Please give the listing again in its entirety, exactly as written.

**COLLECTED DATA**
═══
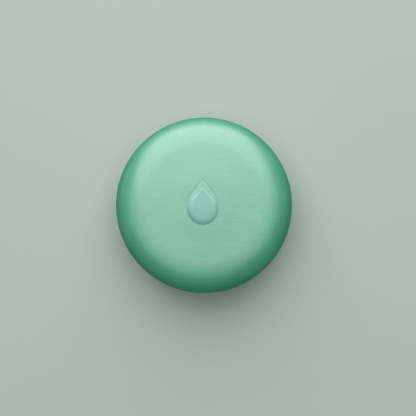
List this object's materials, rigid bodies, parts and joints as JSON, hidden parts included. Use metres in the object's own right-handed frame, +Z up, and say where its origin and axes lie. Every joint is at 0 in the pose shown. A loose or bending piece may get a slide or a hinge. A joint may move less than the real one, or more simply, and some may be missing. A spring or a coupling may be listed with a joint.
{
  "type": "shaving soap puck",
  "caption": "Round puck of pressed shaving soap with a softly rounded edge, a low crown and a raised drop of a second soap set into its upper face.",
  "frame": {"origin": "middle of the flat underside, on the surface that the puck rests on", "axes": "+Z up through the middle of the puck, +Y towards the point of the drop, +X to the right of the drop"},
  "size_m": [0.07, 0.07, 0.0269],
  "materials": {
    "mint_soap": "satin",
    "drop_soap": "satin"
  },
  "bodies": {
    "root": {"soap_cake": "mint_soap", "drop_inlay": "drop_soap"}
  },
  "joints": []
}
═══
**CORRECT OUTPUT**
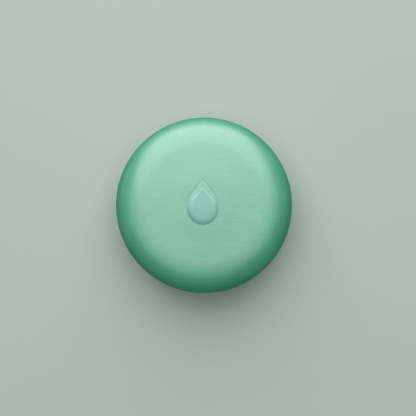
List this object's materials, rigid bodies, parts and joints as JSON, hidden parts included. Use metres in the object's own right-handed frame, +Z up, and say where its origin and axes lie. Every joint is at 0 in the pose shown. A loose or bending piece may get a slide or a hinge. A joint may move less than the real one, or more simply, and some may be missing. A spring or a coupling may be listed with a joint.
{
  "type": "shaving soap puck",
  "caption": "Round puck of pressed shaving soap with a softly rounded edge, a low crown and a raised drop of a second soap set into its upper face.",
  "frame": {"origin": "middle of the flat underside, on the surface that the puck rests on", "axes": "+Z up through the middle of the puck, +Y towards the point of the drop, +X to the right of the drop"},
  "size_m": [0.07, 0.07, 0.0269],
  "materials": {
    "mint_soap": "satin",
    "drop_soap": "satin"
  },
  "bodies": {
    "root": {"soap_cake": "mint_soap", "drop_inlay": "drop_soap"}
  },
  "joints": []
}